Give her positive feedback. Physically abusive relationships are also emotionally abusive, and all types of abuse lower the victim/survivor’s self-esteem. Some victims stay in the relationship because they believe that they are to blame for the abuse or do not see the possibility of a nonviolent relationship. She may also have fears of making it on her own. Remind her of her strengths and abilities and her importance to you.
Recognize her efforts. Realize that the victim/survivor is doing something every day to try to improve her situation. Victims/survivors try many things to stop the violence in their lives. These may include talking with the abuser, calling the police, or contacting a mental health professional or clergy member. Recognize that although you might like to see her make different choices, she is trying to improve her situation. Change often occurs in small steps that eventually lead to large gains.
Do not criticize the abuser. Saying critical things about the batterer also implies criticism of the victim/survivor as she may have chosen the batterer as her partner. Also, one of the ways that many abusers isolate their victims is by telling her that her friends and family don’t like him and want to break up the relationship. Criticisms of the abuser may convince her that he is telling the truth about this. Keep in mind that she may also see his positive qualities and continue to love him, despite the abuse. Criticizing the abuser can cause distance in your relationship making her less likely to come to you for support.

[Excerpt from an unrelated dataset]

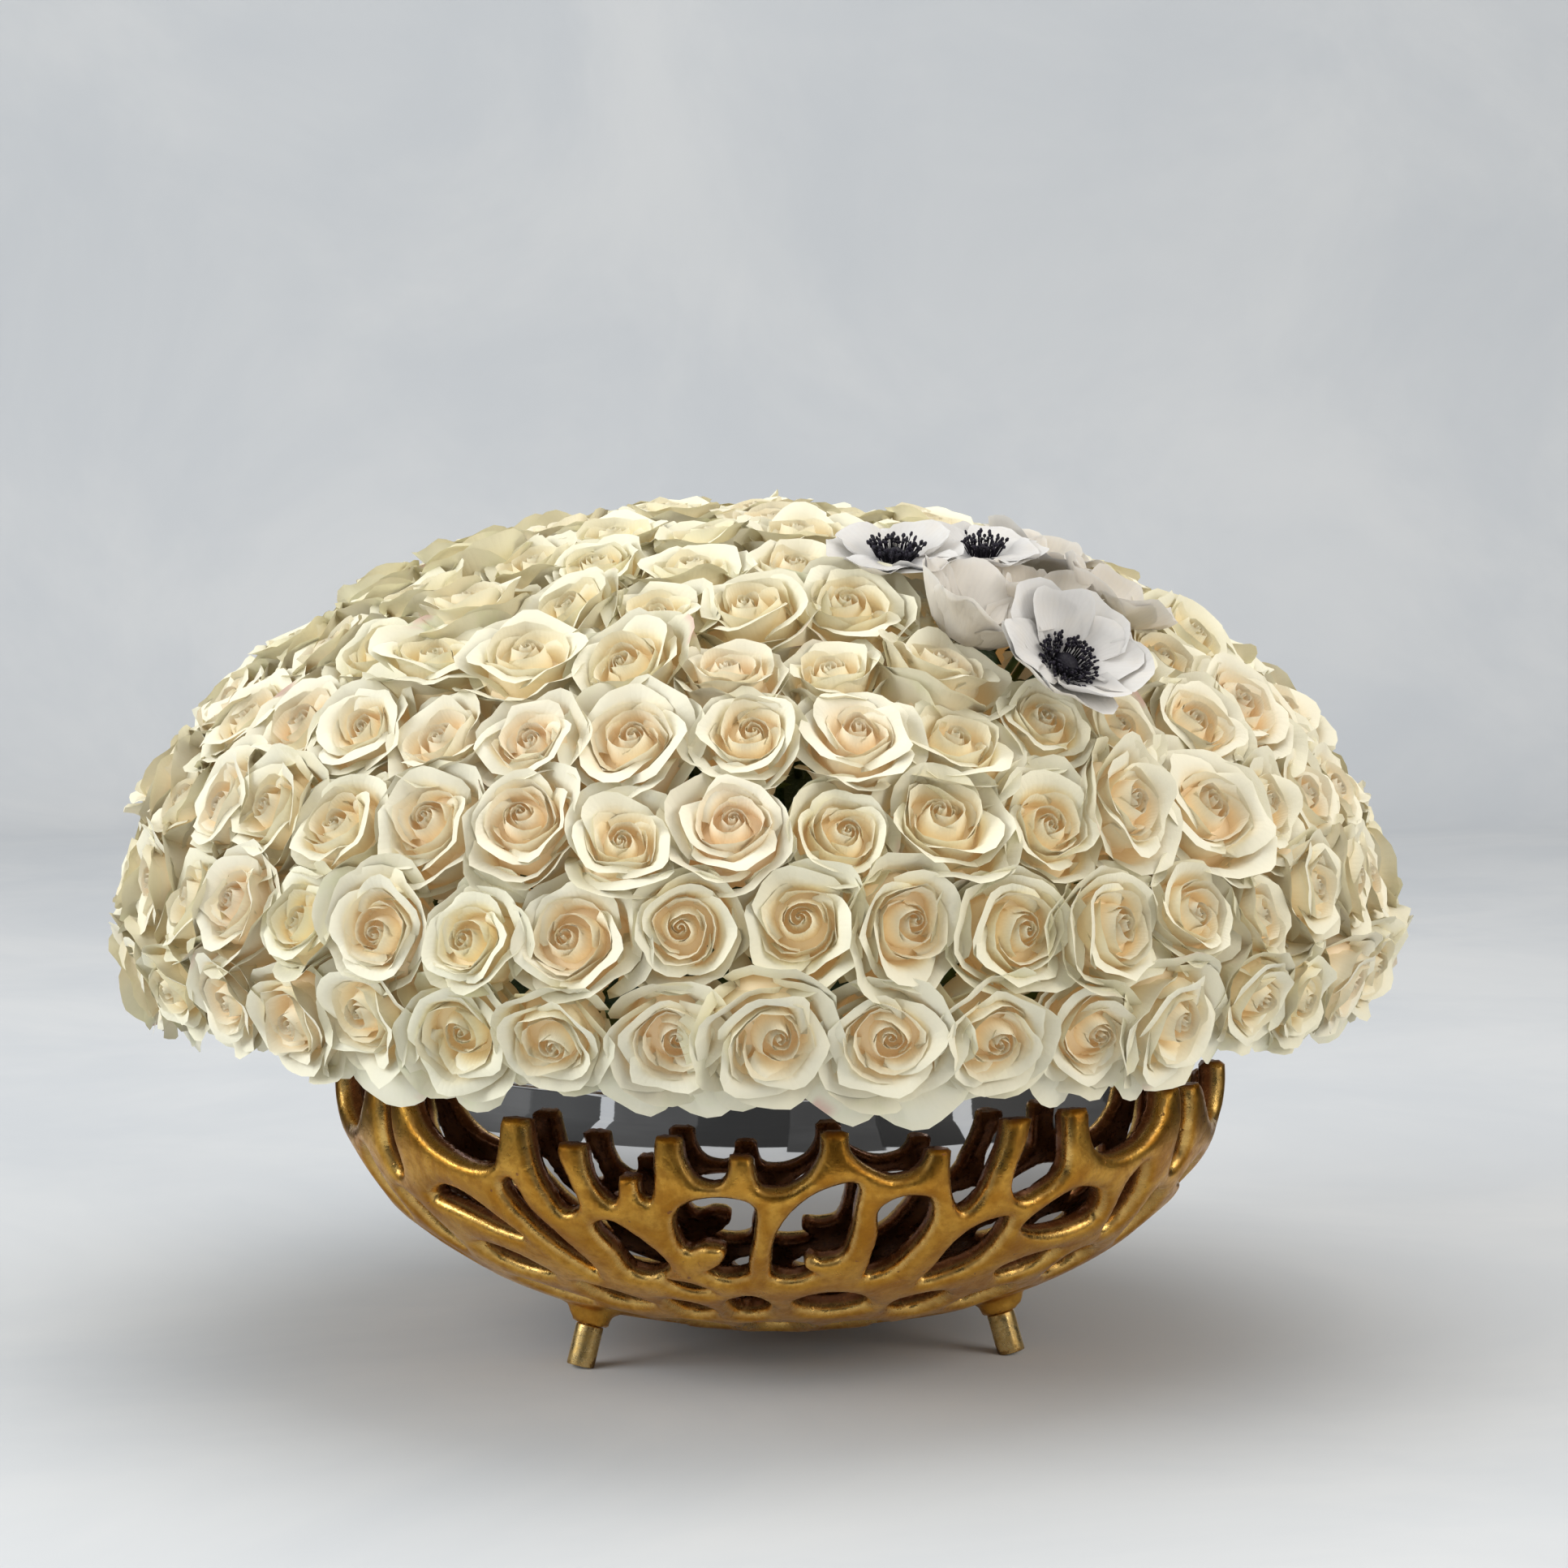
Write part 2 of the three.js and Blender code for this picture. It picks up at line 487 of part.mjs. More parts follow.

Don’t make choices for her. One aspect of abusive relationships is that the batterer limits the victim’s ability to make choices. Try not to repeat this behavior by giving her ultimatums or orders. Issuing ultimatums or orders may lessen her ability to confide in you and get your support.
Learn about community resources. You may want to help yourself by contacting a local shelter or domestic violence program to educate yourself about domestic violence and learn more about community resources. Expand your own support system so that you can share your feelings and frustrations with others.
Be patient and know your limits. A victim/survivor may try to leave several times before she makes a final break, and this process can take years. While it can be difficult to maintain your patience with her, remember that leaving is a process that takes time. Develop personal boundaries for yourself so that you can be supportive, but not overwhelmed by a victim/survivor’s needs. Make sure to take time for you to engage in self-care and get support.
Encourage her to start a log or journal. This may help the victim/survivor to realize the frequency, severity, and duration of the abuse she has experienced and can be a helpful source of information later. You may also want to keep a log that can include information about violent events or others who saw or heard the event, pictures, and information about injuries to the victim or property.
Encourage the victim/survivor to develop a safety plan. Safety plans can help the victim/survivor to make important plans and decisions about her safety. Safety plans may include the “what” and “how” a victim/survivor will respond if violence is imminent. Safety planning is an ongoing process that changes and evolves as she makes difficult decisions about the relationship. Contact your local shelter to learn more specific information about safety planning. Local shelter numbers can be accessed by calling ODVN at 800-934-9840.
Call the police. If you witness or hear a violent episode, DO NOT try to intervene physically as this may result in injuries to you or others. Call 911 immediately. When the police arrive, cooperate, ask to fill out a statement, and prepare yourself to testify in court. Often the victim/survivor cannot cooperate with the police or follow through to take necessary legal steps due to her fear of the abuser.